The report identifies corruption as one of the biggest hurdles to Pakistan’s development. It exposes serious flaws in the tax system, public spending, transparency, and accountability processes. It also points out deep issues within the judicial structure that weaken public trust.
According to the findings, corruption by powerful groups is the most dangerous and harmful for the country. The Finance Ministry states that this decades-old problem continues to slow down national growth, despite Pakistan seeking IMF loans repeatedly over the years.
The report notes that the standard of living of Pakistanis lags behind neighbouring countries due to persistent governance failures. Lack of transparency in government decision-making has been declared a major challenge.
Weak performance of anti-corruption bodies has further damaged the accountability system. The report says inconsistent and selective accountability has reduced public trust in institutions.
The assessment recommends empowering and modernising anti-corruption organisations, including NAB, to ensure transparent governance.

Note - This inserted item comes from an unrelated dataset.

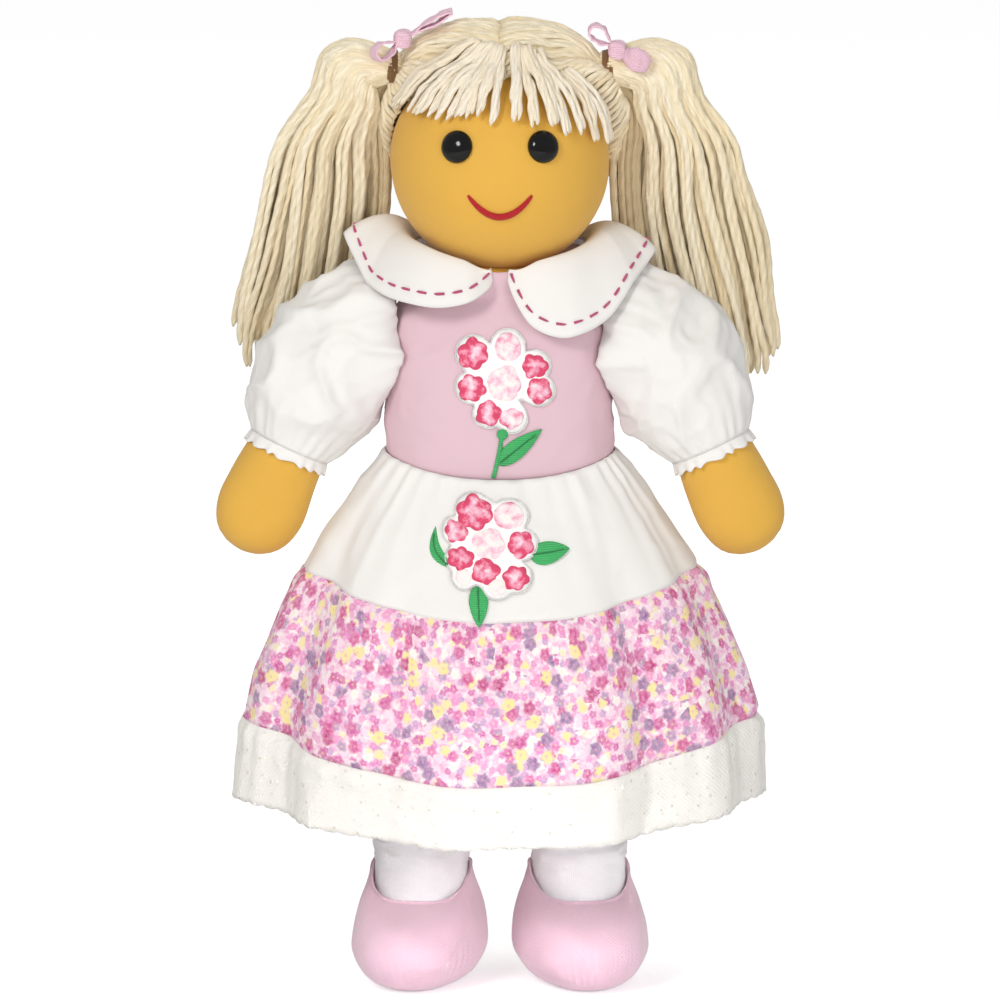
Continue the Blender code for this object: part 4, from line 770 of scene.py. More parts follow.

According to experts, implementing these reforms could boost Pakistan’s GDP by 5% to 6.5%.
The report also highlights that stakeholders are rarely included in economic policy decisions, which affects policymaking quality. Governance weaknesses, the Ministry adds, create more space and opportunity for corruption.
Overall, the findings warn that corruption continues to block fair competition, reduce tax collection, damage confidence in the judicial system, and make government spending ineffective. The Ministry of Finance stresses that without structural reforms, economic stability will remain out of reach.